I agree. I think part of his popularity was that he captured an idealized vision of America - and it was an ideal vision even then. It was what the America people wanted to believe in, and he was able to capture the memory of the “good old days” even as people were still living in the good old days. Seriously, does anybody even remember reading The Saturday Evening Post? I think it was mandatory to wear a cardigan sweater and smoke a pipe in order to buy a copy.
(Women who wore pearl necklaces and high heels when vacuuming were allowed to read their husband’s copy.)

To me, it doesn’t say anything like that at all.
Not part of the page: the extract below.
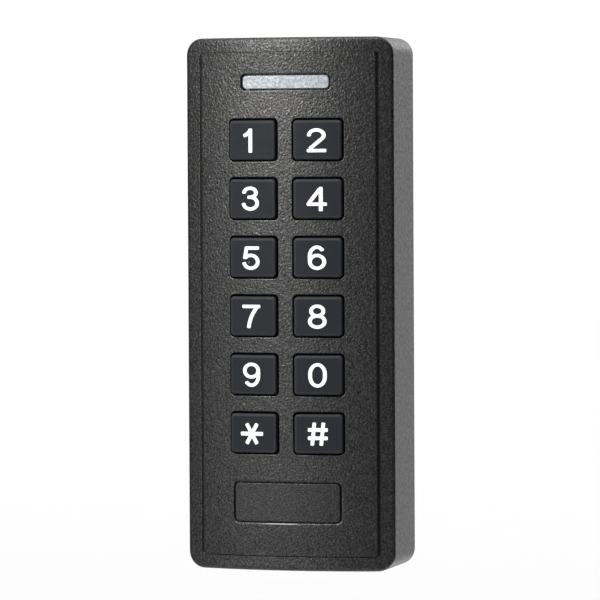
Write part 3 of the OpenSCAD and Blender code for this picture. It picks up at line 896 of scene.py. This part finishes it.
def noise(tree, size, detail=2.0, stretch=(1, 1, 1), offset=0.0):
    """Noise whose features are about size millimetres across, fixed to the object."""
    space = tree.nodes.new("ShaderNodeTexCoord")
    mapping = tree.nodes.new("ShaderNodeMapping")
    mapping.inputs["Scale"].default_value = stretch
    mapping.inputs["Location"].default_value = (offset * MM, 0, 0)
    tree.links.new(space.outputs["Object"], mapping.inputs["Vector"])
    node = tree.nodes.new("ShaderNodeTexNoise")
    node.inputs["Scale"].default_value = 1 / (size * MM)
    node.inputs["Detail"].default_value = detail
    tree.links.new(mapping.outputs["Vector"], node.inputs["Vector"])
    return node.outputs["Fac"]


def spread(tree, value, low, high, start=0.3, end=0.7):
    """Maps the stretch of a value from start to end to a range, by default the middle of a noise."""
    node = tree.nodes.new("ShaderNodeMapRange")
    node.inputs["From Min"].default_value = start
    node.inputs["From Max"].default_value = end
    node.inputs["To Min"].default_value = low
    node.inputs["To Max"].default_value = high
    tree.links.new(value, node.inputs["Value"])
    return node.outputs["Result"]


def edges(tree, low, high):
    """How much a point lies on an outward edge, from the mesh's own shape."""
    geometry = tree.nodes.new("ShaderNodeNewGeometry")
    return spread(tree, geometry.outputs["Pointiness"], 0, 1, low, high)


def blend_colours(tree, factor, under, over):
    """A mix of two colours, the first of which may be another node's output."""
    node = tree.nodes.new("ShaderNodeMix")
    node.data_type = "RGBA"
    tree.links.new(factor, node.inputs["Factor"])
    if isinstance(under, bpy.types.NodeSocket):
        tree.links.new(under, node.inputs["A"])
    else:
        node.inputs["A"].default_value = (*under, 1)
    node.inputs["B"].default_value = (*over, 1)
    return node.outputs["Result"]


def bump(tree, height, distance, under=None):
    """A relief of distance millimetres, on top of another relief if there is one."""
    node = tree.nodes.new("ShaderNodeBump")
    node.inputs["Distance"].default_value = distance * MM
    tree.links.new(height, node.inputs["Height"])
    if under is not None:
        tree.links.new(under, node.inputs["Normal"])
    return node.outputs["Normal"]


def finish(name, colour, rough, metal=0.0, specular=0.5, grain=0.5, relief=0.004, tint=0.12,
           coat=0.0, wear_and_sheen=0.35, brink=(0.52, 0.62), stretch=(1, 1, 1)):
    """A general surface: mottled colour, uneven gloss, a grain with a finer one on it, and paler edges
    that stand for wear and, where they are strong, for a painted highlight.

    Grain is the size of the grain's features and relief its height, both in millimetres. Tint is how
    far the colour varies; the amount of paler edge gives wear and, when large, a painted highlight on
    rims; brink is where on an edge that paling begins and ends.
    """
    made, tree, body = shader(name)
    dark = [c * (1 - tint) for c in colour]
    light = [min(1, c * (1 + tint)) for c in colour]
    # paler edge colour: wear, and on the keys' rims a painted highlight
    worn_and_lit = [min(1, c * 1.5 + 0.02) for c in colour]
    mottled = blend_colours(tree, spread(tree, noise(tree, size=7.0, detail=3.0), 0, 1), dark, light)
    edge = spread(tree, edges(tree, *brink), 0, wear_and_sheen, start=0, end=1)
    tree.links.new(blend_colours(tree, edge, mottled, worn_and_lit), body.inputs["Base Color"])
    uneven = 0.06
    patches = noise(tree, size=3.0, detail=4.0)
    gloss = spread(tree, patches, max(0.02, rough - uneven), min(1, rough + uneven))
    tree.links.new(gloss, body.inputs["Roughness"])
    coarse = bump(tree, noise(tree, grain, detail=3.0, stretch=stretch), relief)
    fine = bump(tree, noise(tree, size=0.12, stretch=stretch), relief / 3, coarse)
    tree.links.new(fine, body.inputs["Normal"])
    body.inputs["Metallic"].default_value = metal
    body.inputs["Specular IOR Level"].default_value = specular
    body.inputs["Coat Weight"].default_value = coat
    return made


def spark_plastic(name, size, deep, dark, light):
    """Moulded plastic with a spark-eroded texture: sharp little pits and hills of size millimetres."""
    made, tree, body = shader(name)
    hills = spread(tree, noise(tree, size, detail=1.5), 0, 1)
    pits = noise(tree, size * 0.75, detail=1.0, offset=40)
    gloss = spread(tree, noise(tree, size=0.9, detail=3.0), 0.30, 0.46)
    tree.links.new(gloss, body.inputs["Roughness"])
    shine = spread(tree, pits, 0.3, 0.8, start=0.35, end=0.65)
    tree.links.new(shine, body.inputs["Specular IOR Level"])
    mottled = blend_colours(tree, spread(tree, pits, 0, 1, start=0.35, end=0.65), dark, light)
    tree.links.new(mottled, body.inputs["Base Color"])
    coarse = bump(tree, hills, deep)
    fine = bump(tree, noise(tree, size=0.16), 0.012, coarse)
    tree.links.new(fine, body.inputs["Normal"])
    return made


SPARKED = {
    "lens_plastic": dict(
        size=0.75, deep=0.05, dark=(0.25, 0.297, 0.337), light=(0.38, 0.398, 0.411)),
    "cover_plastic": dict(
        size=0.52, deep=0.05, dark=(0.009, 0.0087, 0.0086), light=(0.0175, 0.0170, 0.0168)),
    "badge_plastic": dict(
        size=0.4, deep=0.03, dark=(0.011, 0.0107, 0.0106), light=(0.0175, 0.0170, 0.0169)),
}

BOARD = dict(rough=0.3, grain=1.2, relief=0.004, tint=0.2, coat=0.3)
FINISHES = {
    # the keys' strong paler rims are a painted highlight along their rounded edges, not wear
    "key_rubber": dict(colour=(0.0152, 0.0176, 0.0205), rough=0.55, specular=0.12, grain=0.35,
                       relief=0.01, tint=0.06, wear_and_sheen=0.75, brink=(0.503, 0.54)),
    "legend_ink": dict(colour=(0.9, 0.9, 0.89), rough=0.5, grain=0.4, relief=0.001, tint=0.01),
    "mat_silicone": dict(colour=(0.07, 0.08, 0.09), rough=0.6),
    "spring_steel": dict(colour=(0.70, 0.70, 0.69), rough=0.28, metal=1.0, relief=0.001),
    "led_package": dict(colour=(0.85, 0.84, 0.78), rough=0.35, tint=0.04),
    "clear_plastic": dict(colour=(0.80, 0.84, 0.88), rough=0.15, relief=0.001, tint=0.02, coat=0.3),
    "black_plastic": dict(colour=(0.02, 0.02, 0.02), rough=0.45),
    "copper_wire": dict(colour=(0.72, 0.38, 0.20), rough=0.35, metal=1.0, grain=0.2, relief=0.01),
    "board_green": dict(colour=(0.02, 0.13, 0.06), **BOARD),
    "board_blue": dict(colour=(0.02, 0.07, 0.16), **BOARD),
    "zinc_steel": dict(colour=(0.62, 0.62, 0.60), rough=0.34, metal=1.0, relief=0.002, tint=0.1),
    "stainless_steel": dict(colour=(0.66, 0.66, 0.66), rough=0.26, metal=1.0, relief=0.001,
                            stretch=(1, 1, 8)),
    "chip_resin": dict(colour=(0.022, 0.022, 0.024), rough=0.55, grain=0.15, relief=0.004),
    "ferrite_core": dict(colour=(0.06, 0.055, 0.055), rough=0.7, grain=0.3, relief=0.008),
    "tin_plate": dict(colour=(0.68, 0.69, 0.70), rough=0.3, metal=1.0, relief=0.002),
    "capacitor_can": dict(colour=(0.72, 0.73, 0.74), rough=0.32, metal=1.0, relief=0.001),
    "header_plastic": dict(colour=(0.74, 0.71, 0.62), rough=0.45, tint=0.04),
    "gold_pins": dict(colour=(0.83, 0.66, 0.32), rough=0.22, metal=1.0, relief=0.001),
    "window_red": dict(colour=(0.20, 0.02, 0.03), rough=0.18, relief=0.001, coat=0.4),
    "rear_cover_plastic": dict(colour=(0.03, 0.03, 0.03), rough=0.5, grain=0.4, relief=0.012),
    "gasket_silicone": dict(colour=(0.28, 0.29, 0.30), rough=0.65, grain=0.4, relief=0.004),
    "grommet_rubber": dict(colour=(0.026, 0.026, 0.028), rough=0.6, specular=0.35, grain=0.35,
                           relief=0.008),
    "adhesive_tape": dict(colour=(0.80, 0.78, 0.70), rough=0.6, grain=0.25, relief=0.01, tint=0.05),
    "plate_plastic": dict(colour=(0.04, 0.041, 0.045), rough=0.46, grain=0.4, relief=0.014),
    # second finishes, for the faces that are marked for them: the pip and the openings' walls
    # the pip's paler colour is a painted glint on it; its lower roughness and higher specular are its
    # real gloss
    "pip_rubber": dict(colour=(0.05, 0.053, 0.057), rough=0.2, specular=0.8, grain=0.4, relief=0.001),
    "cover_smooth_edge": dict(colour=(0.0135, 0.013, 0.0126), rough=0.22, specular=0.6, relief=0.002),
}


def dress(obj, *made):
    """Gives an object its material, and a second one for the faces that are marked for it."""
    marks = [polygon.material_index for polygon in obj.data.polygons]
    obj.data.materials.clear()
    for material in made:
        obj.data.materials.append(material)
    if len(made) > 1:
        obj.data.polygons.foreach_set("material_index", marks)


# ---------------------------------------------------------------- stage, light and camera, in metres

# azimuths are in degrees from the reader's front, -Y, towards +X
AZIMUTH, ELEVATION, ROLL = 15.878, 1.999, -0.2876
DISTANCE = 1.02036
LENS = 256.03
SENSOR = 36
AIM = Vector((-2.777, -0.790, 0.303)) * MM

# white surroundings, and dark cards beside the reader for its sides to reflect
SKY, SKY_COLOUR = 1.06, (1, 0.985, 0.982)
DARK_CARDS = {"dark_card_right": (-4, 147), "dark_card_left": (-168, -44)}
CARD_R, CARD_LO, CARD_HI = 0.9, -0.28, 0.75
CARD_PARTS = 24
CARD_COLOUR = (0.004, 0.004, 0.004)
FLOOR_HALF, FLOOR_Z = 8.0, -0.3
FLOOR_DARK, FLOOR_LIGHT = (0.945, 0.955, 0.965), (0.965, 0.975, 0.985)

LIGHTS = {
    "softbox": dict(azimuth=-21, elevation=27, distance=0.38, size=(0.10, 0.2), power=1.15,
                    colour=(1, 0.985, 0.97)),
    "top_light": dict(azimuth=-8, elevation=64, distance=0.6, size=(0.4, 0.3), power=1.4),
    "back_light": dict(azimuth=158, elevation=30, distance=0.45, size=(0.2, 0.2), power=0.2),
    "low_light": dict(azimuth=145, elevation=-50, distance=0.34, size=(0.2, 0.2), power=0.35),
}


def towards(azimuth, elevation):
    """The direction from the reader to a place at an azimuth and an elevation, in radians."""
    level = math.cos(elevation)
    return Vector((math.sin(azimuth) * level, -math.cos(azimuth) * level, math.sin(elevation)))


def card(name, azimuths):
    """A curved upright card round the object, from one azimuth to another, that the camera can't see."""
    bm = bmesh.new()
    rows = []
    for step in range(CARD_PARTS + 1):
        turn = math.radians(azimuths[0] + (azimuths[1] - azimuths[0]) * step / CARD_PARTS)
        x, y = CARD_R * math.sin(turn), -CARD_R * math.cos(turn)
        rows.append([bm.verts.new((x, y, z)) for z in (CARD_LO, CARD_HI)])
    for a, b in zip(rows, rows[1:]):
        bm.faces.new((a[0], b[0], b[1], a[1]))
    obj = in_scene(name, mesh_from(name, bm))
    obj.visible_camera = False
    return obj


def stage():
    """A pale floor well below the hanging reader, dark cards at its two sides and white surroundings."""
    bm = bmesh.new()
    signs = ((-1, -1), (1, -1), (1, 1), (-1, 1))
    bm.faces.new([bm.verts.new((sx * FLOOR_HALF, sy * FLOOR_HALF, FLOOR_Z)) for sx, sy in signs])
    floor = in_scene("floor", mesh_from("floor", bm))
    made, tree, body = shader("floor_paper")
    pale = blend_colours(tree, noise(tree, size=60.0, detail=3.0), FLOOR_DARK, FLOOR_LIGHT)
    tree.links.new(pale, body.inputs["Base Color"])
    body.inputs["Roughness"].default_value = 0.9
    dress(floor, made)

    made, tree, body = shader("card_black")
    body.inputs["Base Color"].default_value = (*CARD_COLOUR, 1)
    body.inputs["Specular IOR Level"].default_value = 0.0
    body.inputs["Roughness"].default_value = 1.0
    flags = [card(name, azimuths) for name, azimuths in DARK_CARDS.items()]
    for flag in flags:
        dress(flag, made)

    world = bpy.data.worlds.new("studio")
    world.use_nodes = True
    sky = world.node_tree.nodes["Background"]
    sky.inputs["Color"].default_value = (*SKY_COLOUR, 1)
    sky.inputs["Strength"].default_value = SKY
    bpy.context.scene.world = world


def soft_light(name, azimuth, elevation, distance, size, power, colour=(1, 1, 1)):
    """A rectangular soft light that faces the reader."""
    lamp = bpy.data.lights.new(name, "AREA")
    lamp.shape = "RECTANGLE"
    lamp.size, lamp.size_y = size
    lamp.energy = power
    lamp.color = colour
    obj = in_scene(name, lamp)
    back = towards(math.radians(azimuth), math.radians(elevation))
    obj.location = back * distance
    obj.rotation_mode = "QUATERNION"
    obj.rotation_quaternion = back.to_track_quat("Z", "Y")
    obj.visible_camera = False


def camera():
    """A long lens in front of the reader, a little to its right and above it."""
    azimuth, elevation, roll = (math.radians(turn) for turn in (AZIMUTH, ELEVATION, ROLL))
    back = towards(azimuth, elevation)
    right = Vector((math.cos(azimuth), math.sin(azimuth), 0))
    up = back.cross(right)
    across = right * math.cos(roll) + up * math.sin(roll)
    upright = up * math.cos(roll) - right * math.sin(roll)
    data = bpy.data.cameras.new("camera")
    data.sensor_width = SENSOR
    data.lens = LENS
    obj = in_scene("camera", data)
    pose = Matrix((across, upright, back)).transposed().to_4x4()
    pose.translation = AIM + back * DISTANCE
    obj.matrix_world = pose
    bpy.context.scene.camera = obj


camera()
stage()
for name, settings in LIGHTS.items():
    soft_light(name, **settings)
bpy.context.scene.view_settings.view_transform = "Standard"

# ---------------------------------------------------------------- putting it together

materials = {slot: finish(slot, **look) for slot, look in FINISHES.items()}
materials.update({slot: spark_plastic(slot, **look) for slot, look in SPARKED.items()})
slots = {part["node"]: part["material_slot"] for part in frame["record"]["subparts"]}

for node, obj in frame["nodes"].items():
    dress(obj, materials[slots[node]])


def stand_in(piece, node, body="housing", second=()):
    """Lets a piece stand for a CAD node, in the node's finish and a second one for its marked faces."""
    dress(piece, materials[slots[node]], *[materials[name] for name in second])
    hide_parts(node)
    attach(piece, body)


stand_in(front_cover(), "front_cover", second=["cover_smooth_edge"])
stand_in(light_bar_lens(), "led_lens")
stand_in(badge(), "badge_plate")
stand_in(mounting_plate(), "mounting_plate")
for node, legend in KEYS.items():
    stand_in(key_cap(node), node, node, second=["pip_rubber"] if node == "key_5" else [])
    ink = legend_print(node, legend)
    dress(ink, materials["legend_ink"])
    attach(ink, node)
It seems like he’s depiciting a man trying to honestly come to grips with this new form of expression, without the clowing and broad expressions that make so much of his other work so obvious and dull. It has that essentially quality of ambiguity which makes it more interesting to me than the 7 quintillion pictures of boy scouts doing scout things I was exposed to growing up.

Of course, having no idea what Rockwell’s intent here was (do you?) I could be completely wrong in my interpretation.

What I find really interesting about this whole discussion is this bizarre fixation on these all-powerful critics who have conspired to keep anything popular down. I couldn’t care less how popular he was or wasn’t. He’s interesting to me when he’s interesting, he’s boring to me when he’s boring. Guess I’m a poor critic for not hating everything popular. Even if this strawman were true, I don’t see how that’s any worse than people who hate all abstract art, or anything that critics like, etc. Regardless, it’s entirely irrelevant to Rockwell’s worth as an artist; it’s like saying “Critics hate him so he must be good!” :rolleyes:

See, I think it’s just the “highly skilled” some of us are taking issue with. I think he was so prolific that a lot of more talented illustrators are overlooked in his favor.